A: I think it's a good idea.
(adapted from Gandhi)
I would say that what you want to to do is set up a technology demo. Put a server together doing a task using debian. The reasoning being that you have expertise in debian, so it reduces cost of the tech demo if you do and support what you know.
When it comes time to decide on an actual rollout they have to make a decision to go with a distro that they know is proven in their environment, or go with what IBM pitches.
But in either case, what you're doing is making the haters defend on two fronts: the vendors pushing for one linux and you pushing for another. With the debate being "which Linux" it stops being "why Linux". It's a win-win.
"Let him go, Ralph. He knows what he's doing." --Otto Mann (simpsons)
Actually my employer was quite happy running Windows servers and rebooting weekly. (They were comfortable.)
Now that we have switched our servers to Linux they wished we could move more.
I've had the same conversation in my workplace, when deciding upon a distro to standerise on.
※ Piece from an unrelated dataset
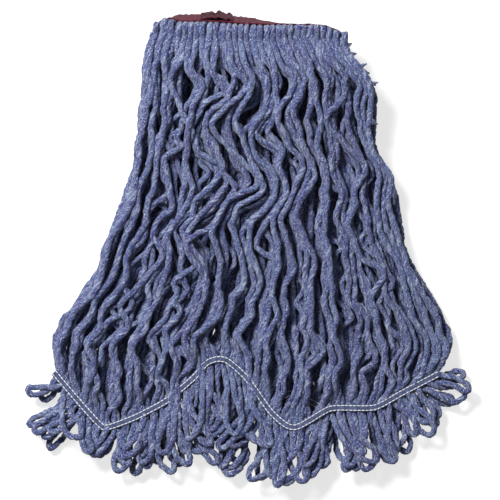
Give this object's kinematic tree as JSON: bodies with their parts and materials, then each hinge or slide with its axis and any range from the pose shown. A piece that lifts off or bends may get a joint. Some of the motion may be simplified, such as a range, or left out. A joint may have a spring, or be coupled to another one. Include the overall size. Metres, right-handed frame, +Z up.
{
  "type": "string mop head",
  "caption": "Looped-end wet mop head of blended yarn with a narrow headband and sewn tail bands, folded in half and lying flat.",
  "frame": {"origin": "middle of the headband's outer face, where a mop holder's jaw bears on it", "axes": "+X across the mop, +Y from the loops towards the headband, +Z up from the surface that the mop lies on"},
  "size_m": [0.3973, 0.4144, 0.0477],
  "materials": {
    "yarn": "mottled four-ply blended yarn, blue with pale flecks, matt and slightly fuzzy",
    "headband_tape": "woven polyester tape, dark red, matt",
    "tail_tape": "narrow woven tape, grey-blue, matt",
    "stitching": "white polyester sewing thread, slight sheen"
  },
  "bodies": {
    "headband": {"headband_lap": "headband_tape", "headband_stitches": "stitching", "headband_tape": "headband_tape", "headband_yarn": "yarn"},
    "front_curtain": {"front_tail_stitches_top": "stitching", "front_tail_stitches_under": "stitching", "front_tail_tape_top": "tail_tape", "front_tail_tape_under": "tail_tape", "front_yarn_01": "yarn", "front_yarn_02": "yarn", "front_yarn_03": "yarn", "front_yarn_04": "yarn", "front_yarn_05": "yarn", "front_yarn_06": "yarn", "front_yarn_07": "yarn", "front_yarn_08": "yarn", "front_yarn_09": "yarn", "front_yarn_10": "yarn", "front_yarn_11": "yarn", "front_yarn_12": "yarn", "front_yarn_13": "yarn", "front_yarn_14": "yarn", "front_yarn_15": "yarn"},
    "back_curtain": {"back_tail_stitches_top": "stitching", "back_tail_stitches_under": "stitching", "back_tail_tape_top": "tail_tape", "back_tail_tape_under": "tail_tape", "back_yarn_01": "yarn", "back_yarn_02": "yarn", "back_yarn_03": "yarn", "back_yarn_04": "yarn", "back_yarn_05": "yarn", "back_yarn_06": "yarn", "back_yarn_07": "yarn", "back_yarn_08": "yarn", "back_yarn_09": "yarn", "back_yarn_10": "yarn", "back_yarn_11": "yarn", "back_yarn_12": "yarn", "back_yarn_13": "yarn", "back_yarn_14": "yarn", "back_yarn_15": "yarn"}
  },
  "joints": [
    {"name": "front_fold", "type": "hinge", "parent": "headband", "child": "front_curtain", "pos_m": [0, -0.01061, 0.01656], "axis": [-1, 0, 0], "range_deg": [0, 76]},
    {"name": "back_fold", "type": "hinge", "parent": "headband", "child": "back_curtain", "pos_m": [0, -0.00117, -0.0213], "axis": [1, 0, 0], "range_deg": [0, 104]}
  ]
}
It was a tossup between SuSE and Debian.
It eventually boiled down to a single point: SuSE had commercial backing from Novell. Debian is purely a community-maintained distro. If we built a server for a customer, and then that customer decided they wanted to buy support for it, the only safe answer was to use SuSE or Redhat... and frankly, none of us (including the management) liked Redhat a whole lot.
At the end of the day, you need to ask yourself a few questions:
1) Are you happy supporting %DISTRO linux?
2) Are your management types going to be happy with it?
3) Are your customers going to be content with it?
4) Is it compatible with commercial packages? (Really important... although you might be able to shoehorn say, Chilisoft onto Debian, do you really wanna do that across a couple of hundred servers, and then end being responsable for manual updates or whatever?)
We have had a government contract that required Oracle 8i for odd reasons. Debian still has available the older libc versions needed for Oracle 8i. I don't if any current versions of RHEL or SLES support 8i, but I know Debian + the older 1.1.8 JDK allowed the Oracle installer to run and work with minimal shoe-horning.
The other Debian box we built for this application was for running Tomcat with the Sun JDK pushing a web-based reporting tool. We were able to demonstrate how Debian supported removing all unrelated packages (including compilers) and lowered the security profile lower than their Solaris boxes. (They still used telnet, God help them) The demonstration worked and the server is running Debian in production on the [redacted] government network.
Don't push it. We recommend Debian because of access to the build/distribution system and the ability to craft custom loads for specific purposes (point-of-sale, thin client, rich client, etc.). Controlling the build/distribution environment is a bigger issue than many people realize. But we really support anything because after a certain point, Linux is just Linux.
Comment on DebianPlanet about how we do it
We use it in our business and support it for our customers. No problems here! Go Debian!
My God! It's full of Voids!
The reasons you cite for using Debian are contradicted by your stated approach. The reason that apt-get and dpkg are strong is the features they have vs rpm--using alien squanders any advantage you may have gained by going with .deb .
You find yourself using terms like shoe-horn, this should be an indication to you that the shoe doesn't fit.
Many of us inside IBM would like to see at least one free distribution supported. However, IBM won't support Debian unless there's customer demand. You're a customer, so demand it. Keep demanding it.
GCHQ Quantum Insert installed. If only our tongues were made of glass, how much more careful we would be when we speak
It's truely free and fully open source, support is just about as good as Red Hat or Suse [again unless you're willing to paybig bucks], forward and backward releases are supported fully...no pressure to upgrade on a company's timetable, and software compatiblity is of the highest level... In a nutshell Debian IS Linux!
What's needed in the general OSS movement is to get more corperate interest in the grassroots OSS movements... Personally, I'm a Suse fan...because they have some great IBM hardware ports [like iSeries/AS400!] but realistically, distros like Gentoo and Debian are the future of software...companies like RH & Suse are attempts to strap "traditonal" lock-in software business to OSS/Linux... they are bound to fail...and leave you holding the bag. The beauty of Gentoo and Debian is that anybody can bolt anything they want on to the very stable bases...and when the base changes it's easy to work the changes into your custom software...they are DESIGNED to do just what most companies need!!!
As far as stability and compatibility, isn't it an open joke that the current version of Debian Stable is pushing 3 years old...I'd call that a pretty reliable standard base...better than ANY of the corperate Linuii.
Or...
Employee: Um, look harder please, remember we're paying you all this money for [Operating System]
[Any Vendor At All]: Ah, ok, I think we've found the problem. You're running software we don't support. Now go fix it yourself and stop bothering me.
How about this instead?
CEO: What's going on here?
Employee: I unwisely installed a new package on our production server without testing it first. I'm just in the process of removing it and going back to the old version. Everything should be back up by the end of our maintenance window.
CEO: Good. Let me know how it turns out and why this won't happen again.
Paying a lot of money for a support contract is no excuse for being careless. If your server absolutely has to be running tomorrow, then keep it running. I don't care if you use a cold spare, restore from a backup or try to fix it yourself, but I do know that if I told my boss that I couldn't be bothered to find a solution and was sitting in my butt waiting for a vendor to fix it for me instead, I would soon be out of a job. And I would have earned it.
Being a sysadmin means you always have a backup plan. Having someone to point your finger at does _not_ constitute a plan.